Stored data
- - - - -

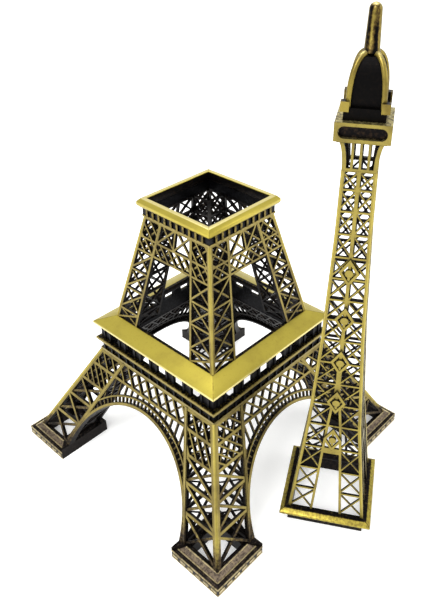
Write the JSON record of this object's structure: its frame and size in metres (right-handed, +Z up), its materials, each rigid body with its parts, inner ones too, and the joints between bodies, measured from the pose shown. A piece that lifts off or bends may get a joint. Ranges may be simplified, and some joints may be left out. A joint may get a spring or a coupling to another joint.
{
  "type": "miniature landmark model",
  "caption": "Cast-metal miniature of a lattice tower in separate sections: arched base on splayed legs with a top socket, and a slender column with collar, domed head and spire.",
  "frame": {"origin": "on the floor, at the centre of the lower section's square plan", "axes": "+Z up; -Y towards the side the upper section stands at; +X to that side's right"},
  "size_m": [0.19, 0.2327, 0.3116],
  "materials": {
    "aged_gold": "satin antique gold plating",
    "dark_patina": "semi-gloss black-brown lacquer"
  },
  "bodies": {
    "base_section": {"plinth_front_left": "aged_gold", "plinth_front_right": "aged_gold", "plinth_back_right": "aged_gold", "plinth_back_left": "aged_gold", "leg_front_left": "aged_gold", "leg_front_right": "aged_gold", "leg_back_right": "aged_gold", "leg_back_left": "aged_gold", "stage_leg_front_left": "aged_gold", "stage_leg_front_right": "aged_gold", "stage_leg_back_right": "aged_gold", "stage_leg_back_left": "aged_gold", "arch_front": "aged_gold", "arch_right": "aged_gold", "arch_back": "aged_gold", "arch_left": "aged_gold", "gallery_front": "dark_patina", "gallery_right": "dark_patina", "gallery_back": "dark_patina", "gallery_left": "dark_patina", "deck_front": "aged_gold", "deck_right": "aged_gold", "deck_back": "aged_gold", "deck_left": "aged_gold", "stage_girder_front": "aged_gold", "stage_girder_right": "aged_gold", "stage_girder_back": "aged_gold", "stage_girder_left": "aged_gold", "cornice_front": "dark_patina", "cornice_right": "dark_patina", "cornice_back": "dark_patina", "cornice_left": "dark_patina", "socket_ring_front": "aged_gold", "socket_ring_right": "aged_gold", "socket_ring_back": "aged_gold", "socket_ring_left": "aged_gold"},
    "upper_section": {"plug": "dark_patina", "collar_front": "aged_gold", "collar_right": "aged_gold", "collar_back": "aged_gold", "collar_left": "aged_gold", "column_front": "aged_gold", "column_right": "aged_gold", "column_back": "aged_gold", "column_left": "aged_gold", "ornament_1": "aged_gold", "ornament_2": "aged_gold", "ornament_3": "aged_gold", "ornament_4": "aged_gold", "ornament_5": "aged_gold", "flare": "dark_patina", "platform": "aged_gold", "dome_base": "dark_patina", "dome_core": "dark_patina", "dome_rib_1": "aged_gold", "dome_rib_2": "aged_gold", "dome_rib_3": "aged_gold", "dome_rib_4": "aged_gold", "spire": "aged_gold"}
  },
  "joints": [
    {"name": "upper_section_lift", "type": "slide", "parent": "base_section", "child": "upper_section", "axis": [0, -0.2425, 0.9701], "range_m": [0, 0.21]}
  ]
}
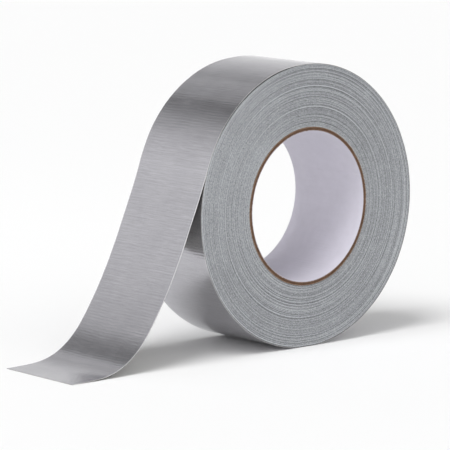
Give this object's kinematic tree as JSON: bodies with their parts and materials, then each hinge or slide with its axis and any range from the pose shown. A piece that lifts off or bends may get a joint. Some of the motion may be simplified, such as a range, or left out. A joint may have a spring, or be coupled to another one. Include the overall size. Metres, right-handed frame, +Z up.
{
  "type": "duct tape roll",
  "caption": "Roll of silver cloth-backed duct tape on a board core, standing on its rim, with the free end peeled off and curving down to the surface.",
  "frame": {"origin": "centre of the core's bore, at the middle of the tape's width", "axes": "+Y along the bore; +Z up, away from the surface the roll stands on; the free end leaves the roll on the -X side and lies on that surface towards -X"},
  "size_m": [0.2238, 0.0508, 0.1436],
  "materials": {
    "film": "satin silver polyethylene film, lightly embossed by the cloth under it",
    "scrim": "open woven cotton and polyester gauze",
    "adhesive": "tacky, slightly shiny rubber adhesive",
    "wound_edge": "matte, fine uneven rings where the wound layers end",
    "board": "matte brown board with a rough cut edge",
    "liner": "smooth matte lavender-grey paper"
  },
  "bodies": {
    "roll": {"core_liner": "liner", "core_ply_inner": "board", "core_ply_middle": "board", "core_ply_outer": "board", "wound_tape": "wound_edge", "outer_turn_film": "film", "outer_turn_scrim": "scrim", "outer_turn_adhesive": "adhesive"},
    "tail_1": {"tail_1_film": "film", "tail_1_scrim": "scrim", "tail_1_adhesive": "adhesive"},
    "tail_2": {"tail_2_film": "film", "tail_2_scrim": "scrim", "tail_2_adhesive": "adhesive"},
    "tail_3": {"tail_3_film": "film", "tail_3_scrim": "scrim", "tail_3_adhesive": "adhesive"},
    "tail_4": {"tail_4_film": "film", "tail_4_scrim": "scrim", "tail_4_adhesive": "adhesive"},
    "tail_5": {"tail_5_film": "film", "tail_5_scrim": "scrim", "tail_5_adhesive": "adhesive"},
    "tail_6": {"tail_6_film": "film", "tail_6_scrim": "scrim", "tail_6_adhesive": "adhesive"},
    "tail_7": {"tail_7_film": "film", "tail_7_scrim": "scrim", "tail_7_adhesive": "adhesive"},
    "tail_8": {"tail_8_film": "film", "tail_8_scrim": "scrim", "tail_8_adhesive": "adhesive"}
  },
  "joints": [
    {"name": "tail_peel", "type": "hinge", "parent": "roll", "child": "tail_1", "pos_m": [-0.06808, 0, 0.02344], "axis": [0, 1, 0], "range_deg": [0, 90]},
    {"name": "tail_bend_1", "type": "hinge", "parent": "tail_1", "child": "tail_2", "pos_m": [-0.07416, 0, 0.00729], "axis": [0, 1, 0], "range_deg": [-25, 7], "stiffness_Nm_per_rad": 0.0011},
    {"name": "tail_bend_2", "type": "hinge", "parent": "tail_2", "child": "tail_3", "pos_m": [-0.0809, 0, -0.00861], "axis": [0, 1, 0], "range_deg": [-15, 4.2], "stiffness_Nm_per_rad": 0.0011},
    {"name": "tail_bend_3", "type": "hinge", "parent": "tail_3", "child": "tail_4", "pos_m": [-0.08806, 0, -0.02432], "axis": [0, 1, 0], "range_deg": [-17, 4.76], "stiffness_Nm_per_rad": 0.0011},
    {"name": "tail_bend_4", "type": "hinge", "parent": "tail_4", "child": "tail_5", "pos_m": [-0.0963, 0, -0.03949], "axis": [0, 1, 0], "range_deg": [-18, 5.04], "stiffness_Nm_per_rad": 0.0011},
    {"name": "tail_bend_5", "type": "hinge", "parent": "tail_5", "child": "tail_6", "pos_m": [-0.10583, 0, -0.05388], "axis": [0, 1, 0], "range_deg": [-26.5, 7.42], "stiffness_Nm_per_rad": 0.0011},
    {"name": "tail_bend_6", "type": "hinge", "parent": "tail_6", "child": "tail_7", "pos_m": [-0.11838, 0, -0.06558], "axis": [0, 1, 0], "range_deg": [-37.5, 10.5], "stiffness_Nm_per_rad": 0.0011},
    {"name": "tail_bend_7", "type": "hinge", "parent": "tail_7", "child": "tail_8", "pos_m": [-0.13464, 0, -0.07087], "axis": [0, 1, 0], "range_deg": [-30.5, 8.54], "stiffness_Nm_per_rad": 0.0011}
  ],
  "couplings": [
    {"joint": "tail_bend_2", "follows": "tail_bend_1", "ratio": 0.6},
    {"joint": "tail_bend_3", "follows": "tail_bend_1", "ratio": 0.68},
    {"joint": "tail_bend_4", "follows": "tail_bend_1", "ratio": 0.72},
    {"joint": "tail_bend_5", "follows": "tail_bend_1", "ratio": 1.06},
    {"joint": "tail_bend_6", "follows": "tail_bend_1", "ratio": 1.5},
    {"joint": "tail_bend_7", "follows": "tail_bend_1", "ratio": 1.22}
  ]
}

- - - - -

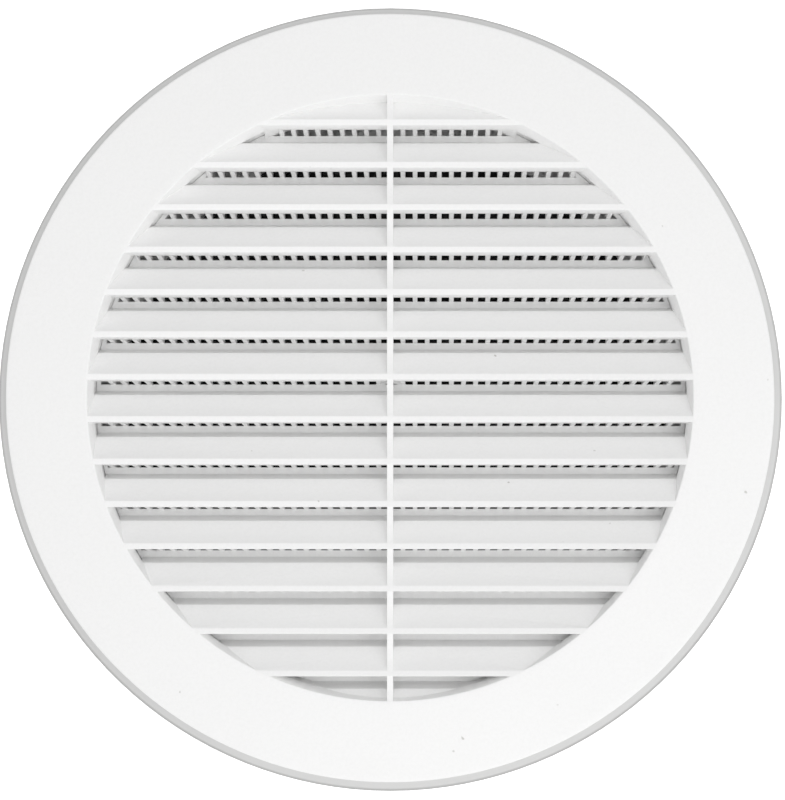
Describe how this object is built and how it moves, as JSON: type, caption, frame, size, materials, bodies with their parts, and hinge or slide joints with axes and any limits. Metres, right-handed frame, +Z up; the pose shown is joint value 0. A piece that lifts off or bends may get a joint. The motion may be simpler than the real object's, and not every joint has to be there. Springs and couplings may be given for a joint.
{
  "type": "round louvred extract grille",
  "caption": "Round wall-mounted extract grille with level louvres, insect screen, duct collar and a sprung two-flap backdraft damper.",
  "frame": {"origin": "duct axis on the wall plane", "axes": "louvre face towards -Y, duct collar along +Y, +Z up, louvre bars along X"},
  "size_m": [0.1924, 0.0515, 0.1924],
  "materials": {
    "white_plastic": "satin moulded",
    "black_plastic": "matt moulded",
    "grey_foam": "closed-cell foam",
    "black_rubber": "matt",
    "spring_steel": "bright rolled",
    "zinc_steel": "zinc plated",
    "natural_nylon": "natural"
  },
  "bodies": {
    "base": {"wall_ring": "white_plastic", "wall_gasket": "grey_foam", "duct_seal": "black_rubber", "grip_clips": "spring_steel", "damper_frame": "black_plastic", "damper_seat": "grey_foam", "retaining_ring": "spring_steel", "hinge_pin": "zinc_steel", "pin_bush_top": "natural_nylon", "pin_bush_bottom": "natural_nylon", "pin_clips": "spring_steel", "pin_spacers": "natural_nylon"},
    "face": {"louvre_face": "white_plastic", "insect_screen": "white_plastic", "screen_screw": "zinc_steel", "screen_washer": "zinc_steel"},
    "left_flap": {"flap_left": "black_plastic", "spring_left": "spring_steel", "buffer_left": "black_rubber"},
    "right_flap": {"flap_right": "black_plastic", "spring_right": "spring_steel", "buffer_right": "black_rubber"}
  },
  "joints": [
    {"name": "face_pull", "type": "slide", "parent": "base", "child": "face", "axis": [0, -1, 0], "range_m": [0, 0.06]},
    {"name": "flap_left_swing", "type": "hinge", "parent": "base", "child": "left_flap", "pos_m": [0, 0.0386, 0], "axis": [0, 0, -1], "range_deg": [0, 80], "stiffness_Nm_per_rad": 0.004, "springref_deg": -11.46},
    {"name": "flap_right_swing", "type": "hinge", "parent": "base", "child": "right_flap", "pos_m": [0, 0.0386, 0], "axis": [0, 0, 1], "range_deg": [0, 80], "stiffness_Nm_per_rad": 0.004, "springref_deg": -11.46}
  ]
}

- - - - -

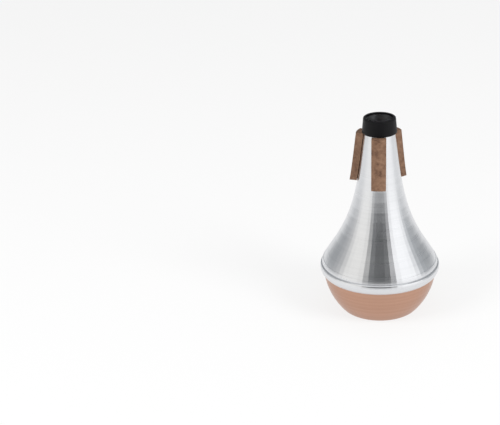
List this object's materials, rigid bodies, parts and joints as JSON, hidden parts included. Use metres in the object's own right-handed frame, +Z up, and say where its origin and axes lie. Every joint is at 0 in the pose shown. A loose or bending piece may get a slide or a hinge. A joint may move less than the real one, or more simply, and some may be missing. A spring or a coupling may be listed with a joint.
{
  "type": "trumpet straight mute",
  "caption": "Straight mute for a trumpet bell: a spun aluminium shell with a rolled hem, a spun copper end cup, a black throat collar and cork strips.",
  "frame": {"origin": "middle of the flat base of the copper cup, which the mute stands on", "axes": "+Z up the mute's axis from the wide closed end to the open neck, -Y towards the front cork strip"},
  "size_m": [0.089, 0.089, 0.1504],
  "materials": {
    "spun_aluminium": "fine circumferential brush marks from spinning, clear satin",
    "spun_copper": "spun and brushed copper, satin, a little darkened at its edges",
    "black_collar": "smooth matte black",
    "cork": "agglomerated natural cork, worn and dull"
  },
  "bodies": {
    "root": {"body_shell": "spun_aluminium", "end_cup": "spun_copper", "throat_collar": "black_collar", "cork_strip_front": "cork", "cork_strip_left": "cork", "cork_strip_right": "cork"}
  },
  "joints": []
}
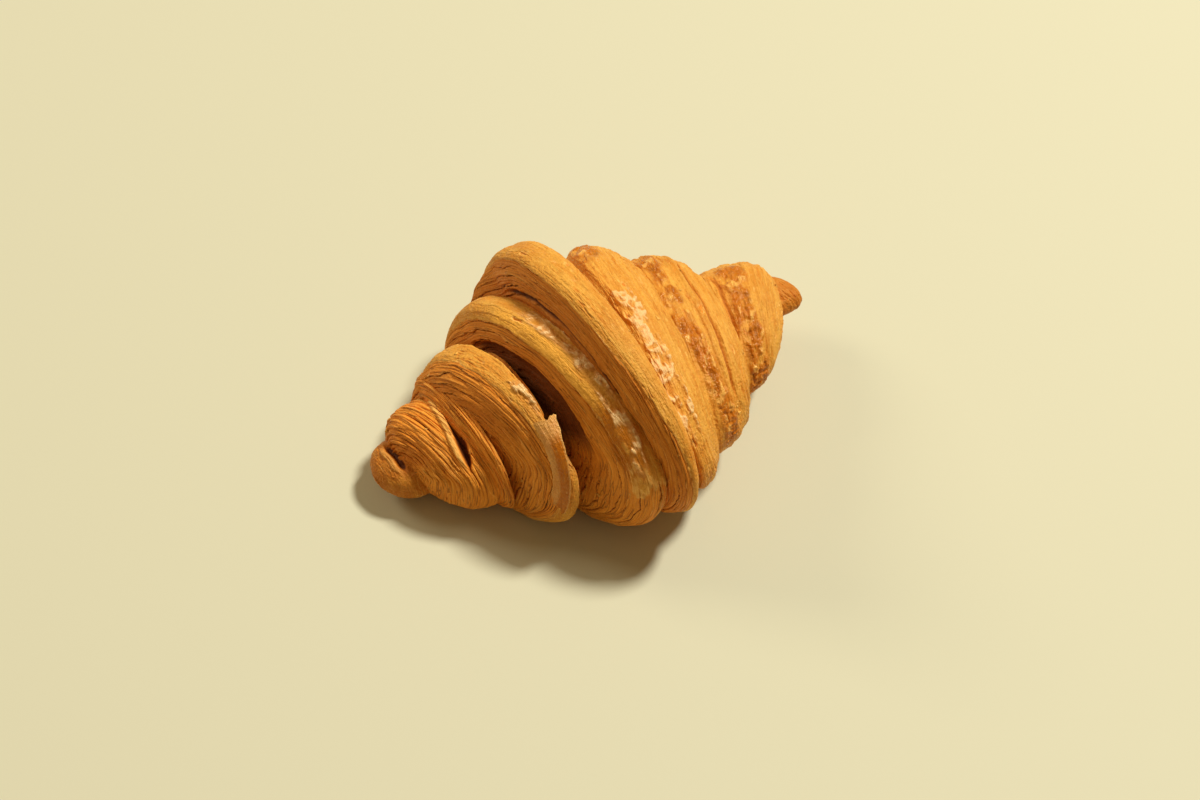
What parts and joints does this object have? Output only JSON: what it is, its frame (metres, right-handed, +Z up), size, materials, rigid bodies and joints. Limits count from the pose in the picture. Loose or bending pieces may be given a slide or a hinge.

- - - - -

WHAT THE EXERCISE ASKS
In how many lines of the data does the string "where" appear? Give only the number.

RESULT OF THE TASK
2